Classic Pete Davidson. 

If there was a prize for winning the best sketch parodying the Swifties invasion of Monday Night Football, SNL scored the big win with a blink-and-you’ll-miss-him appearance from NFL star Travis Kelce. He closed out the skit featuring Davidson as sideline reporter Kenny Ditullio, dressed in a pink, fur-trimmed hat and multiple Taylor Swift Eras Tour sweatshirts after he scraped his game analysis for updates on whether Swift was at the game or not. His fellow sports pundits, which included a lisp-y Michael Strahan played by Devon Walker, fumbled the broadcast by turning into a Taylor-fest discussing secret songs, brandishing friendship bracelets and an impromptu sing-along to “Bad Blood.” Kelce was then teased in as “someone who actually wants to discuss football.”

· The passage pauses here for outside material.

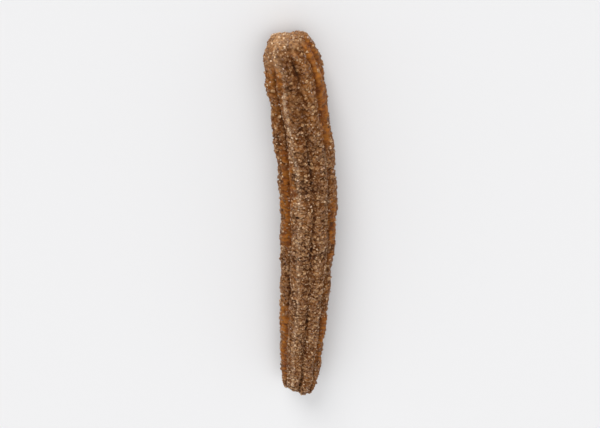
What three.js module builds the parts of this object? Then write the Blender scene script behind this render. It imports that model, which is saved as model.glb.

That wasn’t the only Taylor-adjacent sighting. The Eras Tour movie queen came on stage to coyly introduce Ice Spice’s second SNL performance (but I’m sure audiences were hoping for a live edition of their summer smash “Karma.”)

The first “Weekend Update” featuring Michael Che and Colin Jost circled back to the heightened tensions in Gaza with Jost stating that “it’s been a terrible week for the world.”

In a segment, “Middle East Crisis,” he transitioned to the publicly shared opinions from “random idiots who like to share unhinged thoughts, wherever they can.” One joke set up that a 1000-word essay on “How I’d Fix Palestine” was left in a Yelp review of a Buffalo Wild Wings, and another referenced former President Donald Trump confusing Hezbollah, an Iran-backed militant group, with the name of the genie from Aladdin.